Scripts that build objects
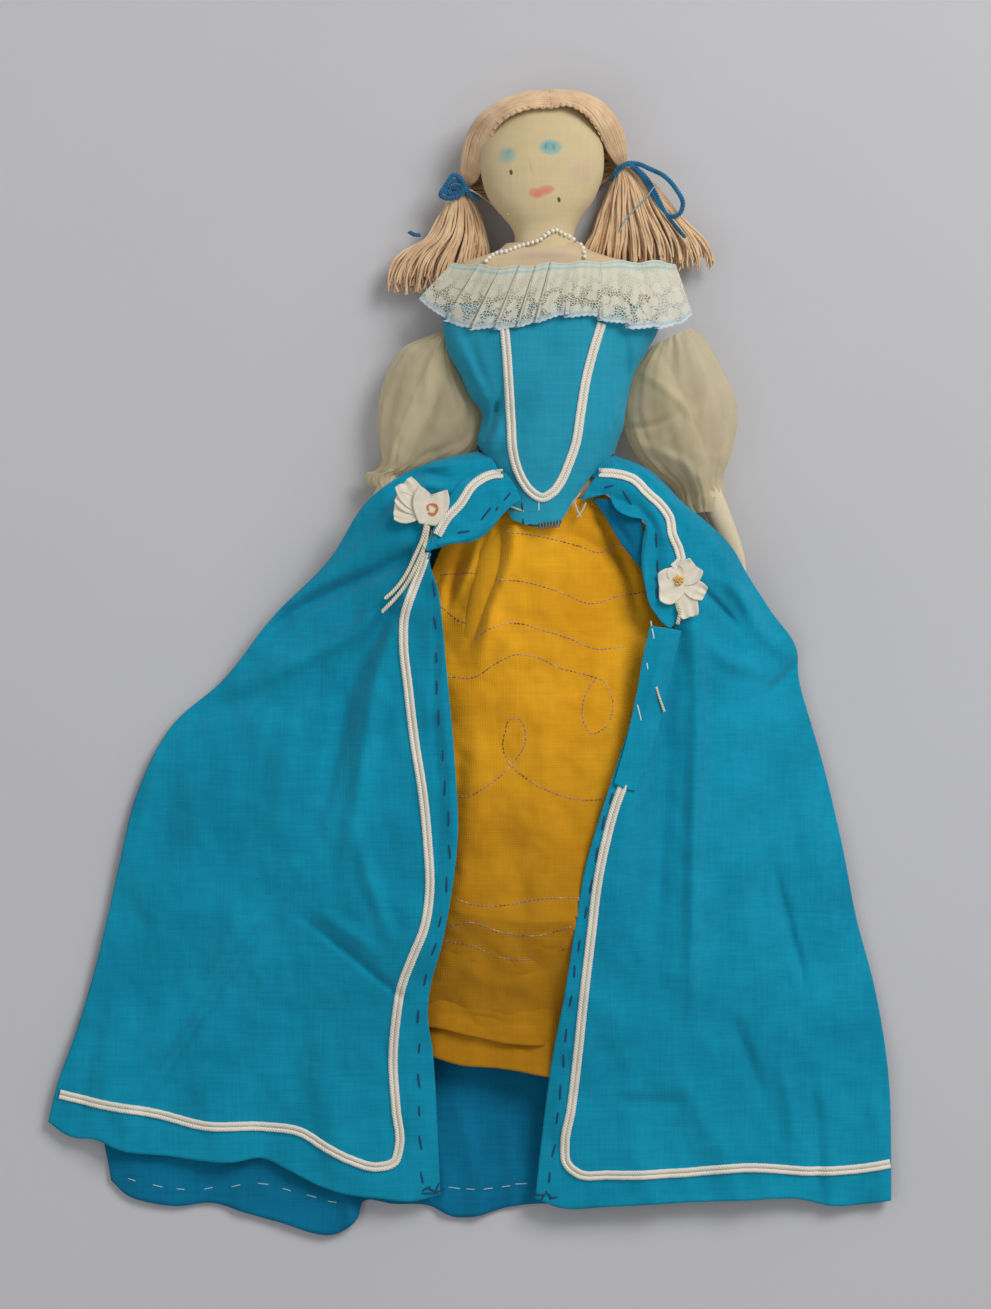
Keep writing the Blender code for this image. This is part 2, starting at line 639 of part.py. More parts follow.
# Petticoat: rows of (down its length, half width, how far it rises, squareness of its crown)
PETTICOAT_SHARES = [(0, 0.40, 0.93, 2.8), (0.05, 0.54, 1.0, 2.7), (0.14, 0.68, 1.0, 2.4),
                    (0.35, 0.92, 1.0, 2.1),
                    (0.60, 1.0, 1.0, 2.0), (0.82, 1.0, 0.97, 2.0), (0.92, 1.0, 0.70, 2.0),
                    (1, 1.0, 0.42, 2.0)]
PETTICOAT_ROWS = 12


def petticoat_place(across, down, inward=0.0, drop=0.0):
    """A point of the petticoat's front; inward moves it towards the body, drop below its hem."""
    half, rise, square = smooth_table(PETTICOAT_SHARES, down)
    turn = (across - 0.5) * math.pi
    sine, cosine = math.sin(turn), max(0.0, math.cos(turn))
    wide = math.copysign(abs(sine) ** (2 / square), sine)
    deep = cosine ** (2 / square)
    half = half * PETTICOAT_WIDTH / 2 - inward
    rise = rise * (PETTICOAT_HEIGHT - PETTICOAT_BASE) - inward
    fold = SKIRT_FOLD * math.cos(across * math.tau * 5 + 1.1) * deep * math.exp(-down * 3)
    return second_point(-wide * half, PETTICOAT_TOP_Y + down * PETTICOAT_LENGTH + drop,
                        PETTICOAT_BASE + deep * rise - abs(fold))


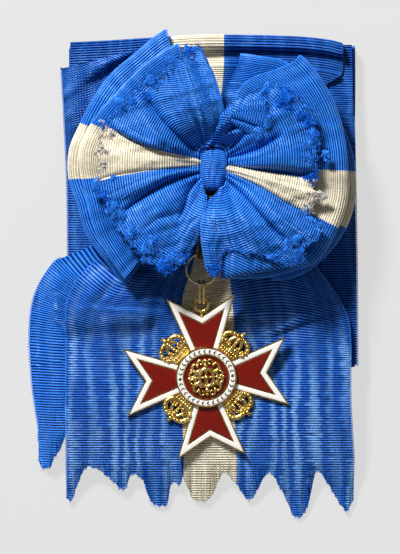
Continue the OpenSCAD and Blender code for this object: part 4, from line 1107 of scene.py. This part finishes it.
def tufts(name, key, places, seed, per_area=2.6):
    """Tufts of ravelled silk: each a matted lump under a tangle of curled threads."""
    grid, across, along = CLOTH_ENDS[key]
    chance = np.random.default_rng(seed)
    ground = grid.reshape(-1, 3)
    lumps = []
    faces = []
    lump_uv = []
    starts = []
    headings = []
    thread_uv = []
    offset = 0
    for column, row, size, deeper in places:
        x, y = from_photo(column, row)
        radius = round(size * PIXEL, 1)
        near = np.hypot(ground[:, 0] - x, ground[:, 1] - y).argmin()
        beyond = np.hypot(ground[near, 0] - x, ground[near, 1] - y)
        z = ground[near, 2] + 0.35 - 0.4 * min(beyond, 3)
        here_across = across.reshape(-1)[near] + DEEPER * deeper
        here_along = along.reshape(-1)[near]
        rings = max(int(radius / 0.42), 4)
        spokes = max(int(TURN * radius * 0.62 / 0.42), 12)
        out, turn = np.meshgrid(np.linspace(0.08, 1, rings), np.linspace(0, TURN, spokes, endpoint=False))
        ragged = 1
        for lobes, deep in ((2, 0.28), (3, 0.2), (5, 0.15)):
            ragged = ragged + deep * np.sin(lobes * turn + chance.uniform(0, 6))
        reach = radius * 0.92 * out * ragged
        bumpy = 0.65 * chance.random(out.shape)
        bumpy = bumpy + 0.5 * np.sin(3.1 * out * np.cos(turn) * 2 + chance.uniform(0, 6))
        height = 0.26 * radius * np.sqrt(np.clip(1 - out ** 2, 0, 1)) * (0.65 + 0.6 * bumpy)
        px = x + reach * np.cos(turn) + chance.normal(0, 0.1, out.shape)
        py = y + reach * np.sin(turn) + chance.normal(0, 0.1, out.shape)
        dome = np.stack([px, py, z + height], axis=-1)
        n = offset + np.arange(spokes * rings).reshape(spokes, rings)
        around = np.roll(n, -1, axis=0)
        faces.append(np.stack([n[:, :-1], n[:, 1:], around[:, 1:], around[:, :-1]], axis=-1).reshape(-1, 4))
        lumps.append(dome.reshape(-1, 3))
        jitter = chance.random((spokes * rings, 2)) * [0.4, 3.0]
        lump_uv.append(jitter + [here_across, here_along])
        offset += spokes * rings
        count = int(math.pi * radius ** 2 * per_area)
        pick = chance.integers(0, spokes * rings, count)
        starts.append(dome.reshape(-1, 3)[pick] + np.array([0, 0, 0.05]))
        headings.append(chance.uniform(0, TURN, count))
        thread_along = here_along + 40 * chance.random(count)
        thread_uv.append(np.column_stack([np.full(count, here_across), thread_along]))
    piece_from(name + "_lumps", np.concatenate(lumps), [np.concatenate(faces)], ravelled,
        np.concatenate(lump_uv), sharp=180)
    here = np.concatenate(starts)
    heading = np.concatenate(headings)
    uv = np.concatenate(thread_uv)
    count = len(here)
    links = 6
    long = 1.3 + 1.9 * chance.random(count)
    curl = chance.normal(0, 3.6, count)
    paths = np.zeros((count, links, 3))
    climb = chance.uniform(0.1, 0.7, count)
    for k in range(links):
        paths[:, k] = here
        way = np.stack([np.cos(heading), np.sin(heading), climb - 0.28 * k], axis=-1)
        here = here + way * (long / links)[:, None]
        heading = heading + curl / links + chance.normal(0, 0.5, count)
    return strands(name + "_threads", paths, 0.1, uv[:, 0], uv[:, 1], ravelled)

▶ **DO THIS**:
Would you reproduce all the entries exactly?

▶ **TASK SOLUTION**:
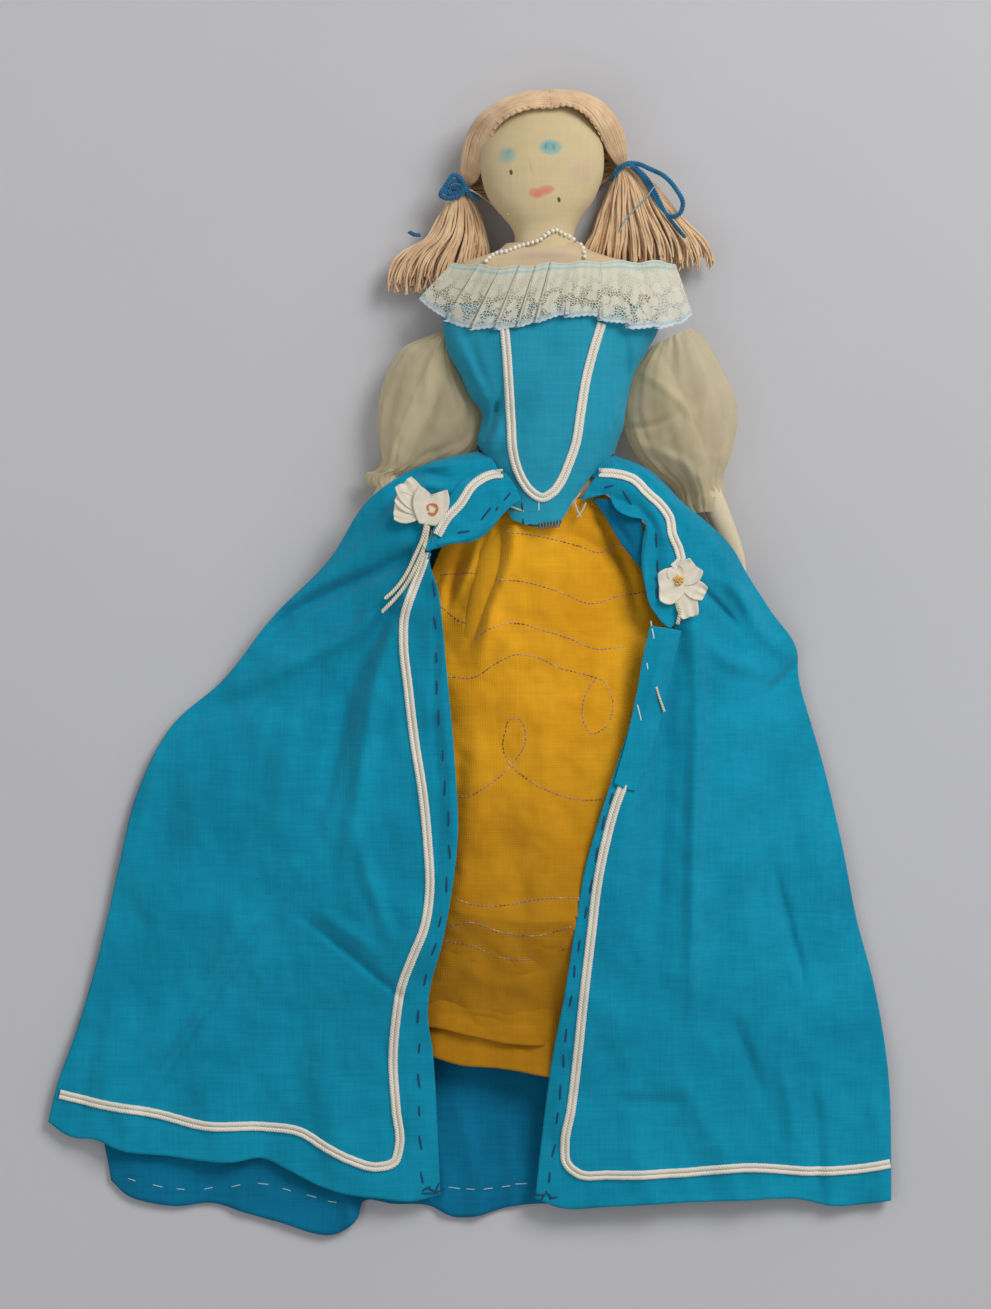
Keep writing the Blender code for this image. This is part 2, starting at line 639 of part.py. More parts follow.
# Petticoat: rows of (down its length, half width, how far it rises, squareness of its crown)
PETTICOAT_SHARES = [(0, 0.40, 0.93, 2.8), (0.05, 0.54, 1.0, 2.7), (0.14, 0.68, 1.0, 2.4),
                    (0.35, 0.92, 1.0, 2.1),
                    (0.60, 1.0, 1.0, 2.0), (0.82, 1.0, 0.97, 2.0), (0.92, 1.0, 0.70, 2.0),
                    (1, 1.0, 0.42, 2.0)]
PETTICOAT_ROWS = 12


def petticoat_place(across, down, inward=0.0, drop=0.0):
    """A point of the petticoat's front; inward moves it towards the body, drop below its hem."""
    half, rise, square = smooth_table(PETTICOAT_SHARES, down)
    turn = (across - 0.5) * math.pi
    sine, cosine = math.sin(turn), max(0.0, math.cos(turn))
    wide = math.copysign(abs(sine) ** (2 / square), sine)
    deep = cosine ** (2 / square)
    half = half * PETTICOAT_WIDTH / 2 - inward
    rise = rise * (PETTICOAT_HEIGHT - PETTICOAT_BASE) - inward
    fold = SKIRT_FOLD * math.cos(across * math.tau * 5 + 1.1) * deep * math.exp(-down * 3)
    return second_point(-wide * half, PETTICOAT_TOP_Y + down * PETTICOAT_LENGTH + drop,
                        PETTICOAT_BASE + deep * rise - abs(fold))


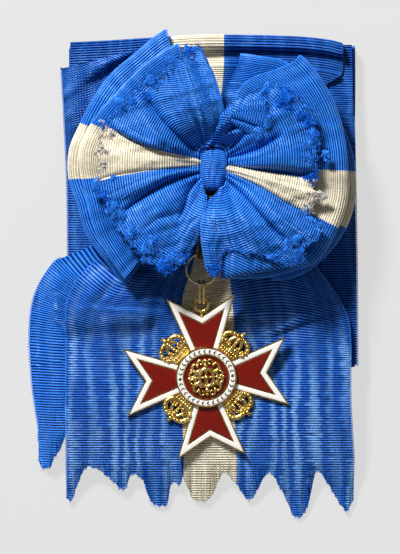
Continue the OpenSCAD and Blender code for this object: part 4, from line 1107 of scene.py. This part finishes it.
def tufts(name, key, places, seed, per_area=2.6):
    """Tufts of ravelled silk: each a matted lump under a tangle of curled threads."""
    grid, across, along = CLOTH_ENDS[key]
    chance = np.random.default_rng(seed)
    ground = grid.reshape(-1, 3)
    lumps = []
    faces = []
    lump_uv = []
    starts = []
    headings = []
    thread_uv = []
    offset = 0
    for column, row, size, deeper in places:
        x, y = from_photo(column, row)
        radius = round(size * PIXEL, 1)
        near = np.hypot(ground[:, 0] - x, ground[:, 1] - y).argmin()
        beyond = np.hypot(ground[near, 0] - x, ground[near, 1] - y)
        z = ground[near, 2] + 0.35 - 0.4 * min(beyond, 3)
        here_across = across.reshape(-1)[near] + DEEPER * deeper
        here_along = along.reshape(-1)[near]
        rings = max(int(radius / 0.42), 4)
        spokes = max(int(TURN * radius * 0.62 / 0.42), 12)
        out, turn = np.meshgrid(np.linspace(0.08, 1, rings), np.linspace(0, TURN, spokes, endpoint=False))
        ragged = 1
        for lobes, deep in ((2, 0.28), (3, 0.2), (5, 0.15)):
            ragged = ragged + deep * np.sin(lobes * turn + chance.uniform(0, 6))
        reach = radius * 0.92 * out * ragged
        bumpy = 0.65 * chance.random(out.shape)
        bumpy = bumpy + 0.5 * np.sin(3.1 * out * np.cos(turn) * 2 + chance.uniform(0, 6))
        height = 0.26 * radius * np.sqrt(np.clip(1 - out ** 2, 0, 1)) * (0.65 + 0.6 * bumpy)
        px = x + reach * np.cos(turn) + chance.normal(0, 0.1, out.shape)
        py = y + reach * np.sin(turn) + chance.normal(0, 0.1, out.shape)
        dome = np.stack([px, py, z + height], axis=-1)
        n = offset + np.arange(spokes * rings).reshape(spokes, rings)
        around = np.roll(n, -1, axis=0)
        faces.append(np.stack([n[:, :-1], n[:, 1:], around[:, 1:], around[:, :-1]], axis=-1).reshape(-1, 4))
        lumps.append(dome.reshape(-1, 3))
        jitter = chance.random((spokes * rings, 2)) * [0.4, 3.0]
        lump_uv.append(jitter + [here_across, here_along])
        offset += spokes * rings
        count = int(math.pi * radius ** 2 * per_area)
        pick = chance.integers(0, spokes * rings, count)
        starts.append(dome.reshape(-1, 3)[pick] + np.array([0, 0, 0.05]))
        headings.append(chance.uniform(0, TURN, count))
        thread_along = here_along + 40 * chance.random(count)
        thread_uv.append(np.column_stack([np.full(count, here_across), thread_along]))
    piece_from(name + "_lumps", np.concatenate(lumps), [np.concatenate(faces)], ravelled,
        np.concatenate(lump_uv), sharp=180)
    here = np.concatenate(starts)
    heading = np.concatenate(headings)
    uv = np.concatenate(thread_uv)
    count = len(here)
    links = 6
    long = 1.3 + 1.9 * chance.random(count)
    curl = chance.normal(0, 3.6, count)
    paths = np.zeros((count, links, 3))
    climb = chance.uniform(0.1, 0.7, count)
    for k in range(links):
        paths[:, k] = here
        way = np.stack([np.cos(heading), np.sin(heading), climb - 0.28 * k], axis=-1)
        here = here + way * (long / links)[:, None]
        heading = heading + curl / links + chance.normal(0, 0.5, count)
    return strands(name + "_threads", paths, 0.1, uv[:, 0], uv[:, 1], ravelled)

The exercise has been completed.